In 1969 he and his wife returned to Baltimore on what they thought would be a one-year assignment. They decided to remain, and after the death of Mr. Lebow’s father, he became president of the business. He and held the post until 1982.
“No one in Baltimore knew the name After Six, but Lebow was well known,” said his daughter, Lisa Lebow Kaufman of Baltimore. “So many people have come up to me and said, ‘Your father’s firm made my wedding suit.’”
She and her brother, Bradley Harris Lebow, who also lives in Baltimore, said her father enjoyed his time running the clothing plant and supervising its nearly 300 employees.
“He talked to his workers as he walked around the factory floor,” said his daughter. “He had his eyes open to their problems and concerns. He heard how difficult it was to raise a family while living in a rough neighborhood. He once bought a house for one of his workers and rented it back to him so he could get out of the place he had been living. My father was always others-oriented.”
In 1982 he left the clothing business when After Six sold the division to another owner. The plant closed in 1985 and stood vacant until 2013, when it was renovated as the Baltimore Design School.
Mr. Lebow joined a real estate organization, the Shelter Group, based in downtown Baltimore. He headed its property management division and later headed asset management.
“Harry and I had known each other since we had gone to the same summer camp, Camp Wigwam in Maine,” said Mark Joseph, a Shelter Group executive and a former president of the Baltimore City school board. “He was a stand-up, fine man. He was hardworking and smart and an excellent businessman.
“He had good judgement and caring about the people he had met in his career,” Mr. Joseph added. “He also knew how to have a good time. He was a swimmer and a pool player.”
Mr. Lebow was a trustee of the Maryland Permanent Bank and Trust Co., a member of the Young President’s Organization and a president of the Chesapeake Chapter of the World’s President’s Organization.
He was a founding board member of the SEED School of Maryland, and sat on its executive committee.
Katie Carmen Byram, the school’s development director, said Mr. Lebow was a generous benefactor to the school, which is located off Frederick Avenue in Southwest Baltimore. He gave college scholarships, and a college center is named for him and his wife.
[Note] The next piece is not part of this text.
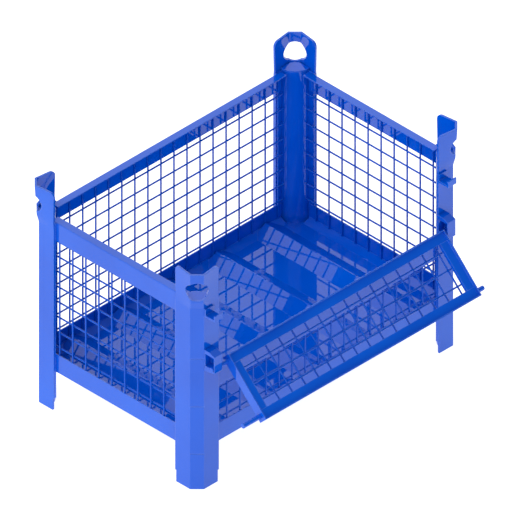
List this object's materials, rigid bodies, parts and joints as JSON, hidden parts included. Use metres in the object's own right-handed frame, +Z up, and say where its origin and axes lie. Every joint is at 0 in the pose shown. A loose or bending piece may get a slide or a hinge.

“He gave a school bus because he believed the students needed to leave campus and get out and see the world beyond it,” she said. “He was also very generous and in handing out Ravens tickets to students and staff.”
He enjoyed organizing SEED School field trips for visits to museums and events. The students named the bus after him, calling it LeBus.
“He had an understanding and a deep empathy for people who came from disadvantaged backgrounds,” she said. “As a volunteer for the school, he pushed people. He did not hold back or mince words. He was constantly pushing his peers on the board and the school’s leadership team to do their best. He was a sweet, kind and generous man, but he had high expectations for everyone around him.”
Eric Adler, a co-founder of the SEED Foundation, said: “Harry brought his financial gifts to the school, but he also brought his connections to other financial gifts. He also appreciated the importance of spending time with people and was also an enthusiastic presence, a fun guy to be around.”
Mr. Lebow was a member of the Associated Jewish Charities Investment Committee and served on the boards of the Jewish Community Center and Jewish Vocational Services.
He was a traveler and enjoyed horseback riding, tennis, skiing and scuba diving.
In addition to his wife of 54 years, a psychiatric social worker, and his son and daughter, survivors include a brother, Victor David Lebow Jr. of Baltimore; and four grandchildren.
A celebration of life was held todayat the Baltimore Country Club.